- _Given instruction_
Return the listing below in full, with every line exactly as it is.
-- START --
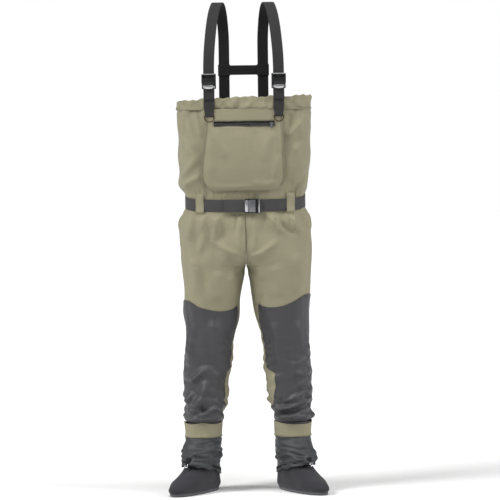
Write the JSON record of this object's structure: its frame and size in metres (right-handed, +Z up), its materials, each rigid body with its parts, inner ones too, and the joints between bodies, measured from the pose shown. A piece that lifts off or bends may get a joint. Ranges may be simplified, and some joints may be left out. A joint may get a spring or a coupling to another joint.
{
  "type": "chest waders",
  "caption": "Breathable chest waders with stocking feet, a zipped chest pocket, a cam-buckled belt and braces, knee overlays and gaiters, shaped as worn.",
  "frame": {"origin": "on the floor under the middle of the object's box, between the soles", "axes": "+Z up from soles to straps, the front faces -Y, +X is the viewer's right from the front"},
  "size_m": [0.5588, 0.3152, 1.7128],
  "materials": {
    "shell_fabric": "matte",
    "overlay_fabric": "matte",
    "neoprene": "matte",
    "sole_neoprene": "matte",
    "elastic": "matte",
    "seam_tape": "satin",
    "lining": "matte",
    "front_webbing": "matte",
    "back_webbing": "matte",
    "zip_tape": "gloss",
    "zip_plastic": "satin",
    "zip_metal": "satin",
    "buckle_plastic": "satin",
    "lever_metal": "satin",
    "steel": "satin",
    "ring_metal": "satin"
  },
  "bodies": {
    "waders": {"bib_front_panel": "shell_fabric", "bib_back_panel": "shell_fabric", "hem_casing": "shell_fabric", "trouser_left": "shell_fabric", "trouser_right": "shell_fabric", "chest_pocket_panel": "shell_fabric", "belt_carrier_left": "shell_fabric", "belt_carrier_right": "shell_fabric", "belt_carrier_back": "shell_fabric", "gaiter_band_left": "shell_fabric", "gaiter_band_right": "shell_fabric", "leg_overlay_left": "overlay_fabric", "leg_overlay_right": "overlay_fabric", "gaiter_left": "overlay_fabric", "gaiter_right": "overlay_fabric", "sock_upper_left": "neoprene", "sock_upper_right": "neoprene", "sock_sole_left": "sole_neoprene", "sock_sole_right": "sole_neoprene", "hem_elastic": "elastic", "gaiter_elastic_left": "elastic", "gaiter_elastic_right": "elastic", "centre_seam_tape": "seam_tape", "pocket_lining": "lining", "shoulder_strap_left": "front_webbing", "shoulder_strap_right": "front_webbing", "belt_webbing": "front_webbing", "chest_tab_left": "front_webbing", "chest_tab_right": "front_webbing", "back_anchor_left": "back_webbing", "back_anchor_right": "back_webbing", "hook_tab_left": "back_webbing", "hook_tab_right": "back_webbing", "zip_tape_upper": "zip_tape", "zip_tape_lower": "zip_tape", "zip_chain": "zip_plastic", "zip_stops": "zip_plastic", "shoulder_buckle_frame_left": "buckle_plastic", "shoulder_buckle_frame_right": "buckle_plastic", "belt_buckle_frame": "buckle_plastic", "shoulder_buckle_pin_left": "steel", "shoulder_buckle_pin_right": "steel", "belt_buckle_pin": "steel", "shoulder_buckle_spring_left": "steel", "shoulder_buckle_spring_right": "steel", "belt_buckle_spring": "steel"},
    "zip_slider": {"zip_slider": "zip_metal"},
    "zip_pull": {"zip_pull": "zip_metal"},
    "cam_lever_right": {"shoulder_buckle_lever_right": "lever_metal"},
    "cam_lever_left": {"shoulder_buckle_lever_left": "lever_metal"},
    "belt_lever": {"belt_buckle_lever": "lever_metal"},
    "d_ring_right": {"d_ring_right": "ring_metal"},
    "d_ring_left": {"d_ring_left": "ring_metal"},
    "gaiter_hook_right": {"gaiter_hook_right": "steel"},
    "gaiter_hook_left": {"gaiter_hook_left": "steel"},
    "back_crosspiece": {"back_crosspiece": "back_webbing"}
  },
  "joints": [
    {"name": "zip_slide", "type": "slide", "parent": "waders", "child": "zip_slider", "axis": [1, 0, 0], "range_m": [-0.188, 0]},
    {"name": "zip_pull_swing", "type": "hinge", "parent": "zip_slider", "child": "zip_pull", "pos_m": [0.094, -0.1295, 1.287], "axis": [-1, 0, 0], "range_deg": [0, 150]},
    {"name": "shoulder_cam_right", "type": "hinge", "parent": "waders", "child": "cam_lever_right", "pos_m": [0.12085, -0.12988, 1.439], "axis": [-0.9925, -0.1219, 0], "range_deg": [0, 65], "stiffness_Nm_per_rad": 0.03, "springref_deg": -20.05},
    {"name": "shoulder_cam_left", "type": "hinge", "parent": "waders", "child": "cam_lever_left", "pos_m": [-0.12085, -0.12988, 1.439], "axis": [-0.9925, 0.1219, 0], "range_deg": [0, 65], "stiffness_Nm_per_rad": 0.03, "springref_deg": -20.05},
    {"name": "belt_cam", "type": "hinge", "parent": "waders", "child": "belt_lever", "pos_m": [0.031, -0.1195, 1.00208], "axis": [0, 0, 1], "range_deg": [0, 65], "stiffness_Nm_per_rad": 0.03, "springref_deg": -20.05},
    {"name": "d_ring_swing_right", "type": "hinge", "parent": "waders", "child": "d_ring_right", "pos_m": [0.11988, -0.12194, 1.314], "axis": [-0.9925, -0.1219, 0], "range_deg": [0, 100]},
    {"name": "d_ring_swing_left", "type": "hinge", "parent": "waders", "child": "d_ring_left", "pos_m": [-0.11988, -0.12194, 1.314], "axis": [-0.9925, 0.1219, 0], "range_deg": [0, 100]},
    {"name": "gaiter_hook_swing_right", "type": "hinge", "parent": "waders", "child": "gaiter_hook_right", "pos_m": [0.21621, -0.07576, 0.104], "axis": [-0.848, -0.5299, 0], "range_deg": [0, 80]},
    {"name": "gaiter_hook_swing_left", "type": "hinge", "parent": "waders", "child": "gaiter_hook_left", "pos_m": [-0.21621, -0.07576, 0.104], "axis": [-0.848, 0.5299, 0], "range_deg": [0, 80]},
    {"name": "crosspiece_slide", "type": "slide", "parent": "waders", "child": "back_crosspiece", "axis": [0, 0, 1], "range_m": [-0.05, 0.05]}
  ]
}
-- END --
- _The result_
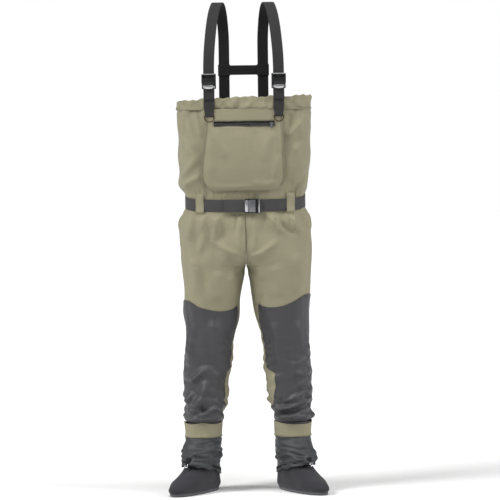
Write the JSON record of this object's structure: its frame and size in metres (right-handed, +Z up), its materials, each rigid body with its parts, inner ones too, and the joints between bodies, measured from the pose shown. A piece that lifts off or bends may get a joint. Ranges may be simplified, and some joints may be left out. A joint may get a spring or a coupling to another joint.
{
  "type": "chest waders",
  "caption": "Breathable chest waders with stocking feet, a zipped chest pocket, a cam-buckled belt and braces, knee overlays and gaiters, shaped as worn.",
  "frame": {"origin": "on the floor under the middle of the object's box, between the soles", "axes": "+Z up from soles to straps, the front faces -Y, +X is the viewer's right from the front"},
  "size_m": [0.5588, 0.3152, 1.7128],
  "materials": {
    "shell_fabric": "matte",
    "overlay_fabric": "matte",
    "neoprene": "matte",
    "sole_neoprene": "matte",
    "elastic": "matte",
    "seam_tape": "satin",
    "lining": "matte",
    "front_webbing": "matte",
    "back_webbing": "matte",
    "zip_tape": "gloss",
    "zip_plastic": "satin",
    "zip_metal": "satin",
    "buckle_plastic": "satin",
    "lever_metal": "satin",
    "steel": "satin",
    "ring_metal": "satin"
  },
  "bodies": {
    "waders": {"bib_front_panel": "shell_fabric", "bib_back_panel": "shell_fabric", "hem_casing": "shell_fabric", "trouser_left": "shell_fabric", "trouser_right": "shell_fabric", "chest_pocket_panel": "shell_fabric", "belt_carrier_left": "shell_fabric", "belt_carrier_right": "shell_fabric", "belt_carrier_back": "shell_fabric", "gaiter_band_left": "shell_fabric", "gaiter_band_right": "shell_fabric", "leg_overlay_left": "overlay_fabric", "leg_overlay_right": "overlay_fabric", "gaiter_left": "overlay_fabric", "gaiter_right": "overlay_fabric", "sock_upper_left": "neoprene", "sock_upper_right": "neoprene", "sock_sole_left": "sole_neoprene", "sock_sole_right": "sole_neoprene", "hem_elastic": "elastic", "gaiter_elastic_left": "elastic", "gaiter_elastic_right": "elastic", "centre_seam_tape": "seam_tape", "pocket_lining": "lining", "shoulder_strap_left": "front_webbing", "shoulder_strap_right": "front_webbing", "belt_webbing": "front_webbing", "chest_tab_left": "front_webbing", "chest_tab_right": "front_webbing", "back_anchor_left": "back_webbing", "back_anchor_right": "back_webbing", "hook_tab_left": "back_webbing", "hook_tab_right": "back_webbing", "zip_tape_upper": "zip_tape", "zip_tape_lower": "zip_tape", "zip_chain": "zip_plastic", "zip_stops": "zip_plastic", "shoulder_buckle_frame_left": "buckle_plastic", "shoulder_buckle_frame_right": "buckle_plastic", "belt_buckle_frame": "buckle_plastic", "shoulder_buckle_pin_left": "steel", "shoulder_buckle_pin_right": "steel", "belt_buckle_pin": "steel", "shoulder_buckle_spring_left": "steel", "shoulder_buckle_spring_right": "steel", "belt_buckle_spring": "steel"},
    "zip_slider": {"zip_slider": "zip_metal"},
    "zip_pull": {"zip_pull": "zip_metal"},
    "cam_lever_right": {"shoulder_buckle_lever_right": "lever_metal"},
    "cam_lever_left": {"shoulder_buckle_lever_left": "lever_metal"},
    "belt_lever": {"belt_buckle_lever": "lever_metal"},
    "d_ring_right": {"d_ring_right": "ring_metal"},
    "d_ring_left": {"d_ring_left": "ring_metal"},
    "gaiter_hook_right": {"gaiter_hook_right": "steel"},
    "gaiter_hook_left": {"gaiter_hook_left": "steel"},
    "back_crosspiece": {"back_crosspiece": "back_webbing"}
  },
  "joints": [
    {"name": "zip_slide", "type": "slide", "parent": "waders", "child": "zip_slider", "axis": [1, 0, 0], "range_m": [-0.188, 0]},
    {"name": "zip_pull_swing", "type": "hinge", "parent": "zip_slider", "child": "zip_pull", "pos_m": [0.094, -0.1295, 1.287], "axis": [-1, 0, 0], "range_deg": [0, 150]},
    {"name": "shoulder_cam_right", "type": "hinge", "parent": "waders", "child": "cam_lever_right", "pos_m": [0.12085, -0.12988, 1.439], "axis": [-0.9925, -0.1219, 0], "range_deg": [0, 65], "stiffness_Nm_per_rad": 0.03, "springref_deg": -20.05},
    {"name": "shoulder_cam_left", "type": "hinge", "parent": "waders", "child": "cam_lever_left", "pos_m": [-0.12085, -0.12988, 1.439], "axis": [-0.9925, 0.1219, 0], "range_deg": [0, 65], "stiffness_Nm_per_rad": 0.03, "springref_deg": -20.05},
    {"name": "belt_cam", "type": "hinge", "parent": "waders", "child": "belt_lever", "pos_m": [0.031, -0.1195, 1.00208], "axis": [0, 0, 1], "range_deg": [0, 65], "stiffness_Nm_per_rad": 0.03, "springref_deg": -20.05},
    {"name": "d_ring_swing_right", "type": "hinge", "parent": "waders", "child": "d_ring_right", "pos_m": [0.11988, -0.12194, 1.314], "axis": [-0.9925, -0.1219, 0], "range_deg": [0, 100]},
    {"name": "d_ring_swing_left", "type": "hinge", "parent": "waders", "child": "d_ring_left", "pos_m": [-0.11988, -0.12194, 1.314], "axis": [-0.9925, 0.1219, 0], "range_deg": [0, 100]},
    {"name": "gaiter_hook_swing_right", "type": "hinge", "parent": "waders", "child": "gaiter_hook_right", "pos_m": [0.21621, -0.07576, 0.104], "axis": [-0.848, -0.5299, 0], "range_deg": [0, 80]},
    {"name": "gaiter_hook_swing_left", "type": "hinge", "parent": "waders", "child": "gaiter_hook_left", "pos_m": [-0.21621, -0.07576, 0.104], "axis": [-0.848, 0.5299, 0], "range_deg": [0, 80]},
    {"name": "crosspiece_slide", "type": "slide", "parent": "waders", "child": "back_crosspiece", "axis": [0, 0, 1], "range_m": [-0.05, 0.05]}
  ]
}